Every Day is a Good Day by Wilma Mankiller

Every Day is a Good Day by Wilma Mankiller

Author:Wilma Mankiller
Language: eng
Format: epub
Publisher: Fulcrum Publishing
Published: 2016-11-09T00:00:00+00:00


Wilma Mankiller

Though I have lived most of my life on my grandfather’s Cherokee land allotment in rural Adair County, Oklahoma, I learned a great deal about indigenous people, governance, and land during the twenty years I spent in the San Francisco Bay Area. Soon after my Native American brothers and sisters joined the occupation of Alcatraz Island in late 1969, I made plans to visit the island. The morning I made the short journey to Alcatraz, my heart and mind made a quantum leap forward.

Lady dawn descended on the nearly empty streets of Fisher-man’s Wharf, bearing the gift of a brand-new day. Fishing boats rocked in their slips, awaiting the day’s journey, as shop owners sleepily prepared for the onslaught of tourists. An occasional foghorn or the barking of a stray dog was the only sound other than the steady lap of the ocean against the docks. Alcatraz Island, several miles across San Francisco Bay, was barely visible as I boarded a boat for the former military and federal prison, which had recently been taken over by indigenous people and declared “Indian Land.” Mist and fog gave the island a dreamlike quality that seemed fitting for a place where the American dream was rejected and an Indigenous dream declared.

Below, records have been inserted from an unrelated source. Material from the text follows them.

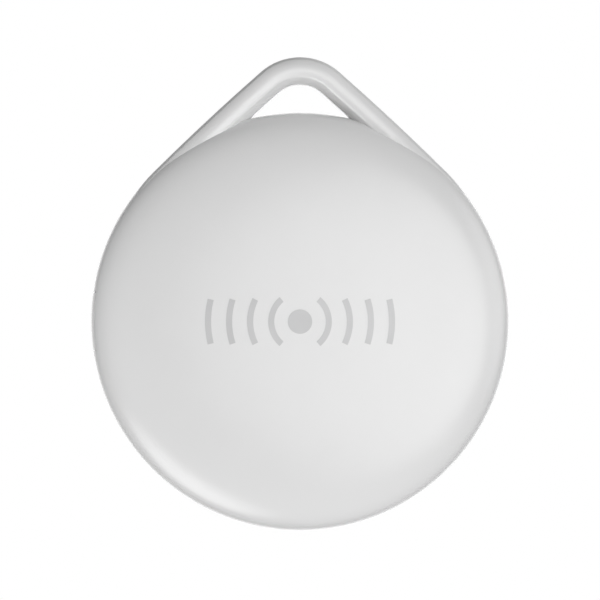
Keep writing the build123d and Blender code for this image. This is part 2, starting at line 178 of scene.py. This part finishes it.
def turned_grain(tree, size):
    """Fine rings about the tag's axis, as a lathe or a round brush leaves them."""
    where = tree.nodes.new("ShaderNodeTexCoord")
    flat = tree.nodes.new("ShaderNodeVectorMath")
    flat.operation = "MULTIPLY"
    flat.inputs[1].default_value = (1, 0, 1)
    radius = tree.nodes.new("ShaderNodeVectorMath")
    radius.operation = "LENGTH"
    noise = tree.nodes.new("ShaderNodeTexNoise")
    noise.noise_dimensions = "1D"
    noise.inputs["Scale"].default_value = 1 / size
    noise.inputs["Detail"].default_value = 3.0
    tree.links.new(where.outputs["Object"], flat.inputs[0])
    tree.links.new(flat.outputs["Vector"], radius.inputs[0])
    tree.links.new(radius.outputs["Value"], noise.inputs["W"])
    return noise.outputs["Fac"]


def pores(tree, size):
    """Small round cells."""
    where = tree.nodes.new("ShaderNodeTexCoord")
    cells = tree.nodes.new("ShaderNodeTexVoronoi")
    cells.inputs["Scale"].default_value = 1 / size
    tree.links.new(where.outputs["Object"], cells.inputs["Vector"])
    return cells.outputs["Distance"]


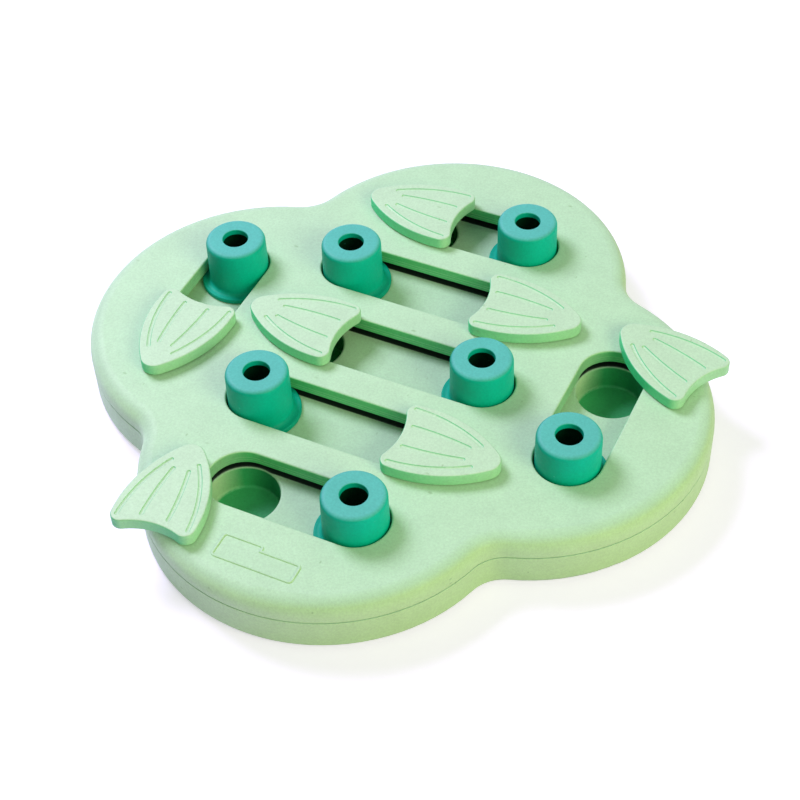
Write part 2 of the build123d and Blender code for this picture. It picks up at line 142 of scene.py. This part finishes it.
# ---------------------------------------------------------------------------
# Materials
# ---------------------------------------------------------------------------
class Recipe:
    """A material's node tree, with short calls to add and join nodes."""

    def __init__(self, name):
        self.material = bpy.data.materials.new(name)
        self.material.use_nodes = True
        self.tree = self.material.node_tree
        self.tree.nodes.clear()
        self.shader = self.tree.nodes.new("ShaderNodeBsdfPrincipled")
        self.surface = self.tree.nodes.new("ShaderNodeOutputMaterial").inputs["Surface"]
        self.join(self.shader.outputs["BSDF"], self.surface)
        self.place = self.tree.nodes.new("ShaderNodeTexCoord").outputs["Object"]

    def join(self, source, target):
        self.tree.links.new(source, target)

    def fill(self, socket, value):
        """Sets a socket to a plain value, or joins it to another node's output."""
        if isinstance(value, (int, float, list, tuple)):
            socket.default_value = value
        else:
            self.join(value, socket)

    def stretched(self, scale, turn=0.0):
        """Object coordinates, stretched and turned about Z."""
        mapping = self.tree.nodes.new("ShaderNodeMapping")
        mapping.inputs["Scale"].default_value = scale
        mapping.inputs["Rotation"].default_value = (0, 0, turn)
        self.join(self.place, mapping.inputs["Vector"])
        return mapping.outputs["Vector"]

    def noise(self, scale, detail=2.0, roughness=0.5, where=None):
        noise = self.tree.nodes.new("ShaderNodeTexNoise")
        noise.inputs["Scale"].default_value = scale
        noise.inputs["Detail"].default_value = detail
        noise.inputs["Roughness"].default_value = roughness
        self.join(where or self.place, noise.inputs["Vector"])
        return noise.outputs["Fac"]

    def cells(self, scale, where):
        """Voronoi cells: the distance from each cell's middle, and a random colour per cell."""
        cells = self.tree.nodes.new("ShaderNodeTexVoronoi")
        cells.inputs["Scale"].default_value = scale
        self.join(where, cells.inputs["Vector"])
        return cells.outputs["Distance"], cells.outputs["Color"]

    def span(self, value, low, high, new_low=0.0, new_high=1.0):
        """A value's range moved to another range, and held there."""
        node = self.tree.nodes.new("ShaderNodeMapRange")
        ends = {"From Min": low, "From Max": high, "To Min": new_low, "To Max": new_high}
        for name, number in ends.items():
            node.inputs[name].default_value = number
        self.join(value, node.inputs["Value"])
        return node.outputs["Result"]

    def below(self, value, level, fade):
        """One under a level and zero over it, with a fade between."""
        return self.span(value, level + fade / 2, level - fade / 2)

    def above(self, value, level, fade):
        """One over a level and zero under it, with a fade between."""
        return self.span(value, level - fade / 2, level + fade / 2)

    def maths(self, operation, first, second=0.0):
        node = self.tree.nodes.new("ShaderNodeMath")
        node.operation = operation
        self.fill(node.inputs[0], first)
        self.fill(node.inputs[1], second)
        return node.outputs["Value"]

    def both(self, first, second):
        """The share of a surface that two masks have in common."""
        return self.maths("MULTIPLY", first, second)

    def least(self, values):
        """The smallest of several values."""
        smallest = values[0]
        for value in values[1:]:
            smallest = self.maths("MINIMUM", smallest, value)
        return smallest

    def mix(self, factor, first, second, blend="MIX"):
        node = self.tree.nodes.new("ShaderNodeMix")
        node.data_type = "RGBA"
        node.blend_type = blend
        factor_socket, first_socket, second_socket = (node.inputs[number] for number in (0, 6, 7))
        self.fill(factor_socket, factor)
        self.fill(first_socket, first)
        self.fill(second_socket, second)
        return node.outputs[2]

    def axes(self, vector):
        split = self.tree.nodes.new("ShaderNodeSeparateXYZ")
        self.join(vector, split.inputs["Vector"])
        return split.outputs["X"], split.outputs["Y"], split.outputs["Z"]

    def height(self):
        return self.axes(self.place)[2]

    def facing(self):
        """X, Y and Z parts of the direction that a face looks in."""
        return self.axes(self.tree.nodes.new("ShaderNodeNewGeometry").outputs["Normal"])

    def reach(self, across, along):
        """Length of a flat step given by its two parts."""
        squares = [self.maths("MULTIPLY", part, part) for part in (across, along)]
        return self.maths("SQRT", self.maths("ADD", *squares))

    def from_middle_lines(self):
        """Distances from the board's two middle lines."""
        x, y, _ = self.axes(self.place)
        return self.maths("ABSOLUTE", x), self.maths("ABSOLUTE", y)

    def slot_distance(self):
        """Distance from the middle line of the nearest slot, in plan."""
        x, y = self.from_middle_lines()
        slots = [(y, x, row) for row in SLOT_ROWS] + [(x, y, SIDE_SLOT)]
        steps = []
        for across, along, (offset, half_length) in slots:
            beyond = self.maths("MAXIMUM", self.maths("SUBTRACT", along, half_length), 0.0)
            steps.append(self.reach(self.maths("SUBTRACT", across, offset), beyond))
        return self.least(steps)

    def slot_shade(self, mask):
        """A mask of dark shade, left out along the straight walls of the two side slots."""
        x, y = self.from_middle_lines()
        outward = self.above(x, SIDE_SLOT[0] - SIDE_SLOT_REACH, fade=0.002)
        straight = self.below(y, SIDE_SLOT[1] + 0.001, fade=0.006)
        return self.both(mask, self.maths("SUBTRACT", 1.0, self.both(outward, straight)))

    def knob_bore(self):
        """One inside the hollow knobs as they stand at rest, else zero."""
        x, y, _ = self.axes(self.place)
        steps = [
            self.reach(self.maths("SUBTRACT", x, middle.x), self.maths("SUBTRACT", y, middle.y))
            for middle in KNOB_MIDDLES.values()
        ]
        return self.below(self.least(steps), KNOB_BORE + 0.0003, fade=0.0002)

    def bump(self, height, distance, strength, under=None):
        node = self.tree.nodes.new("ShaderNodeBump")
        node.inputs["Strength"].default_value = strength
        node.inputs["Distance"].default_value = distance
        self.join(height, node.inputs["Height"])
        if under is not None:
            self.join(under, node.inputs["Normal"])
        return node.outputs["Normal"]

    def finish(self, colour=None, normal=None, **values):
        """Gives the shader its colour and bumps, and its other sockets by name."""
        if colour is not None:
            self.fill(self.shader.inputs["Base Color"], colour)
        if normal is not None:
            self.join(normal, self.shader.inputs["Normal"])
        for name, value in values.items():
            self.fill(self.shader.inputs[name.replace("_", " ")], value)
        return self.material


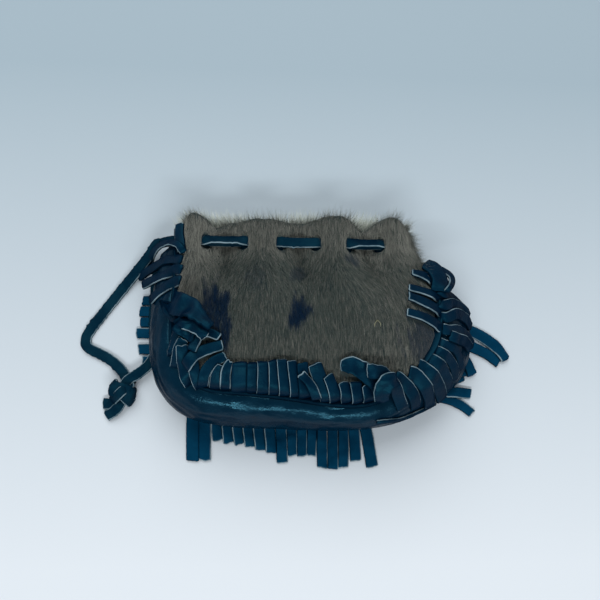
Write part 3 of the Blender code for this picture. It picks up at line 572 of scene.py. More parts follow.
# Panels: front and back are hair-on hide, flesh side in, each sewn to the gusset all round and
# gathered along the mouth. The front hide is coloured like the roots of the hair that grows on it;
# the back hide is pale along its rim and dark below it, its dull flesh side darkened as painted
# shade of the pouch's inside seen through the slits.
FUR_WARM = (0.195, 0.200, 0.180)
FUR_GREY = (0.104, 0.135, 0.122)
FUR_DEEP = (0.035, 0.058, 0.060)
FUR_NAVY = (0.0006, 0.0210, 0.0620)
# how far the rim stands above (or below) its even curve: x, rise
RIM_RISE = ((-62, 0), (-51.2, 0.3), (-47.4, -1.2), (-41.5, 3.3), (-36.5, 2.1), (-27.3, 0),
            (-19.8, 1.8), (-13.1, 2.9), (-6.4, 1.8), (3.3, 0), (9.5, 1.8), (15, 1.6), (20, 1.8),
            (28.4, 0), (40, 0))
RIM_START = 44.0
rim_places, rim_heights = zip(*RIM_RISE)


def rim_rise(p, n):
    """The uneven rim of the front panel."""
    rise = np.interp(p.x, rim_places, rim_heights)
    return Vector((0, rise * min(1.0, max(0.0, (p.y - RIM_START) / 2.5)), 0))


front_mesh = subdivided(cad_copy("front_panel"), "front_hide", 2)
shift_points(front_mesh, rim_rise)
back_mesh = subdivided(cad_copy("back_panel"), "back_hide", 2)
shift_points(back_mesh, drawn_in)


def hide(name, dark, light, rim=None):
    """The skin under the hair, dull and uneven, and of its own colour along the mouth."""
    material = leather(name, dark, light, 0.9, 0.5, cells=900.0, creases=700.0)
    if rim:
        tree = material.node_tree
        shader = next(n for n in tree.nodes if n.type == "BSDF_PRINCIPLED")
        both = add_node(tree, "ShaderNodeMix", data_type="RGBA")
        tree.links.new(mask_along_y(tree, 0.0455, 0.0475), both.inputs["Factor"])
        tree.links.new(shader.inputs["Base Color"].links[0].from_socket, both.inputs["A"])
        both.inputs["B"].default_value = (*rim, 1.0)
        tree.links.new(both.outputs["Result"], shader.inputs["Base Color"])
    return material


front_skin = hide("front_hide", (0.020, 0.034, 0.038), (0.070, 0.078, 0.070))
# the back hide is dark below its rim: its dull flesh side, darkened as painted shade of the pouch's
# inside seen through the slits
back_flesh_painted_shade = hide("back_hide", (0.030, 0.050, 0.060), (0.070, 0.100, 0.110), rim=(0.26, 0.31, 0.27))
place_piece("front_hide", front_mesh, [front_skin], "front_hide", "front_panel")
place_piece("back_hide", back_mesh, [back_flesh_painted_shade], "back_hide", "back_panel")

# Fringed welts: a strip of black leather is sewn into each seam and its outer part is cut by hand
# into fringe. Each strip lies on the hair, the gusset, the table or the strip before it, and its
# uppermost cut edge is painted light, partly as wear and partly as a painted highlight.
HAIR_DEPTH = 0.9
STRIP_STEP = 1.0
STRIP_CLEAR = 0.08         # a strip's clearance from what it lies on
STEEPEST = 1.2             # most that a strip falls per millimetre of its run
ROOT_RUN = 2.5             # length over which a root sinks into its seam
ROOT_SINK = 0.7
BACK_ROOT_HEIGHT = 2.3
WELT_TUCK = 1.8            # width of a welt inside its seam, and then outside it
WELT_SHOW = 1.9
HIGH = 80.0                # above everything
ACROSS = (-1.0, -0.5, 0.0, 0.5, 1.0)
BACK_SEAM = (
    (-62.6, 45.0, 6.5), (-64.3, 39.1, 5.2), (-67.4, 28.1, 3.4), (-68.4, 16.1, 2.9),
    (-69.0, 4.1, 2.9), (-68.2, -7.9, 2.9), (-64.0, -19.9, 2.9), (-54.6, -27.9, 2.9),
    (-38.6, -31.5, 2.9), (-18.6, -33.1, 2.9), (1.4, -33.3, 2.9), (19.4, -31.5, 2.9),
    (36.4, -27.3, 2.9), (49.4, -20.3, 2.9), (58.0, -9.9, 2.9), (61.0, 2.6, 2.9),
    (57.0, 15.1, 2.9), (47.5, 26.1, 3.4), (41.0, 36.1, 5.2), (38.4, 45.0, 6.5))
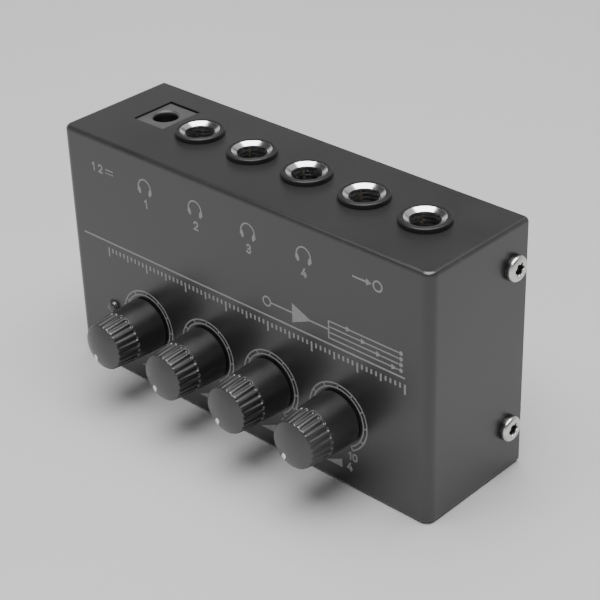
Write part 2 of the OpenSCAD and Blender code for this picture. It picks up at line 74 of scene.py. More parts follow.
# ---- materials -------------------------------------------------------------
class Nodes:
    """A node tree written from top to bottom."""

    def __init__(self, name):
        self.mat = bpy.data.materials.new(name)
        self.mat.use_nodes = True
        self.nt = self.mat.node_tree
        self.nt.nodes.clear()
        self.out = self.nt.nodes.new("ShaderNodeOutputMaterial")
        self.bsdf = self.nt.nodes.new("ShaderNodeBsdfPrincipled")
        self.nt.links.new(self.bsdf.outputs[0], self.out.inputs[0])
        self.coord = self.nt.nodes.new("ShaderNodeTexCoord").outputs["Object"]

    def link(self, a, b):
        if isinstance(a, (int, float)):
            b.default_value = a
        elif isinstance(a, (tuple, list)):
            b.default_value = tuple(a) + (1,) * (len(b.default_value) - len(a))
        else:
            self.nt.links.new(a, b)

    def math(self, op, a, b=0.0, c=0.0, clamp=False):
        n = self.nt.nodes.new("ShaderNodeMath")
        n.operation = op
        n.use_clamp = clamp
        self.link(a, n.inputs[0])
        self.link(b, n.inputs[1])
        self.link(c, n.inputs[2])
        return n.outputs[0]

    def noise(self, scale, detail=3.0, rough=0.5, stretch=None, vector=None):
        v = vector or self.coord
        if stretch:
            mp = self.nt.nodes.new("ShaderNodeMapping")
            mp.inputs["Scale"].default_value = stretch
            self.nt.links.new(v, mp.inputs[0])
            v = mp.outputs[0]
        n = self.nt.nodes.new("ShaderNodeTexNoise")
        n.inputs["Scale"].default_value = scale
        n.inputs["Detail"].default_value = detail
        n.inputs["Roughness"].default_value = rough
        self.nt.links.new(v, n.inputs["Vector"])
        return n.outputs[0]

    def cells(self, scale, feature="F1"):
        n = self.nt.nodes.new("ShaderNodeTexVoronoi")
        n.feature = feature
        n.inputs["Scale"].default_value = scale
        self.nt.links.new(self.coord, n.inputs["Vector"])
        return n.outputs[0]

    def remap(self, v, a, b, c, d, smooth=False):
        n = self.nt.nodes.new("ShaderNodeMapRange")
        n.interpolation_type = "SMOOTHSTEP" if smooth else "LINEAR"
        n.clamp = True
        for k, x in enumerate([v, a, b, c, d]):
            self.link(x, n.inputs[k])
        return n.outputs[0]

    def mix(self, f, a, b):
        n = self.nt.nodes.new("ShaderNodeMix")
        n.data_type = "RGBA"
        self.link(f, n.inputs[0])
        self.link(a, n.inputs[6])
        self.link(b, n.inputs[7])
        return n.outputs[2]

    def split(self, v=None):
        n = self.nt.nodes.new("ShaderNodeSeparateXYZ")
        self.nt.links.new(v or self.coord, n.inputs[0])
        return n.outputs

    def bump(self, height, distance, strength=1.0, under=None):
        n = self.nt.nodes.new("ShaderNodeBump")
        n.inputs["Distance"].default_value = distance
        n.inputs["Strength"].default_value = strength
        self.link(height, n.inputs["Height"])
        if under is not None:
            self.nt.links.new(under, n.inputs["Normal"])
        return n.outputs[0]

    def set(self, **values):
        for k, v in values.items():
            self.link(v, self.bsdf.inputs[k.replace("_", " ")])
        return self

    def done(self):
        return self.mat


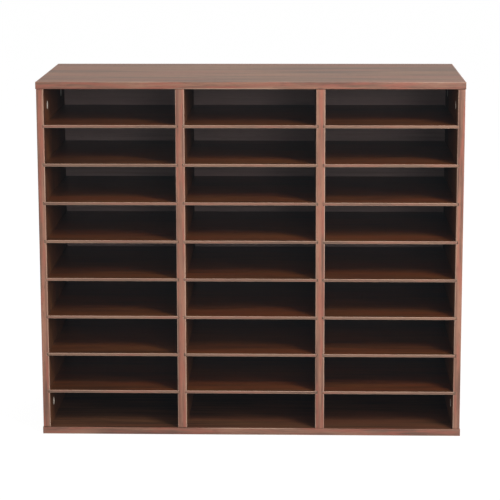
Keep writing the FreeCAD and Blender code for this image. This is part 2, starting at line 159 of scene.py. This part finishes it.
def walnut(start, place, dark, light, blush, fineness=1.0):
    """Printed walnut: its colour, its relief and its fibres. The grain follows the first axis."""
    bands = rise(noise(start, place, 14 * fineness, 9, 2), 0.3, 0.7)
    flame = noise(start, place, 9 * fineness, 8, 1.5, (4, 1, 2), 0.3)
    rings = (flame * 96).math("SINE") * 0.5 + 0.5
    streaks = rise(noise(start, place, 170, 28, 3, (1, 5, 3)), 0.3, 0.7)
    fibres = noise(start, place, 900, 60, 2)
    pores = rise(noise(start, place, 1300, 22, 0), 0.62, 0.72)
    tone = bands * 0.25 + rings * 0.15 + streaks * 0.4 + fibres * 0.2
    colour = blend(rise(tone, 0.15, 0.85), dark, light)
    warmth = rise(noise(start, place, 34 * fineness, 12, 2, (7, 3, 5)), 0.42, 0.66)
    colour = blend(warmth * 0.7, colour, blush)
    colour = blend(pores * 0.5, colour, dark)
    return colour, fibres * 0.3 - pores, fibres


def chipboard(start, place):
    """Sawn or routed board: flat pale chips in darker glue, and their relief."""
    cells = start.node("ShaderNodeMapping", {}, {"Vector": place, "Scale": (260, 420, 420)})
    chips = start.node("ShaderNodeTexVoronoi", {}, {"Vector": cells, "Scale": 1.0})
    tint = noise(start, chips.other("Color"), 3, 1, 0)
    colour = blend(rise(tint, 0.25, 0.75), (0.38, 0.235, 0.12), (0.62, 0.44, 0.265))
    return blend(rise(chips, 0.45, 0.85), colour, (0.24, 0.145, 0.075)), 1 - chips


# The thickness of the printed paper: whatever lies deeper has been cut open.
PAPER = 0.0002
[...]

The young students who occupied Alcatraz Island claimed that federal surplus lands such as Alcatraz should be returned to tribal peoples on legal and moral ground, and that treaties, land rights, and tribal sovereignty should be respected and honored. This was not the first relation­ship between indigenous people and Alcatraz. Long before Euro­peans arrived, Ohlones and other indigenous people of the coast rested and got their bearings on Alcatraz Island, called the Island of the Pelicans (Isla de los Alcatraces) after the seabirds that gathered there. In the late nineteenth century, Modocs and other tribal people were imprisoned at Alcatraz for fighting the United States Army in a desperate attempt to retain their ancestral homelands. When the Spanish first settled in the mid-1700s on the land that is today California, there were more than 275,000 indigenous people living there. That changed very quickly. By 1900, fewer than 16,000 indigenous people remained. It is a miracle that even that many survived. Indigenous people of California endured widespread violence, starvation, disease, genocide, rape, and slavery. As late as 1870, a few communities in California were still paying bounties for Indian scalps or severed heads. One hundred years later, the descendants of some of the indigenous people who survived the conquerors, miners, and settlers joined others at Alcatraz to find their bearings just as their ancestors had done so long ago.

I visited Alcatraz several times during the nineteen-month occupation of the island. At any given time, the Alcatraz community was composed of an eclectic group of indigenous people, activists, civil rights veterans, students, and people who just wanted to be at a “happening.” Richard Oakes, a visionary young Mohawk who emerged as an early spokesman for the Alcatraz occupiers, said, “There are many old prophecies that speak of the younger people rising up and finding a way for the People to live.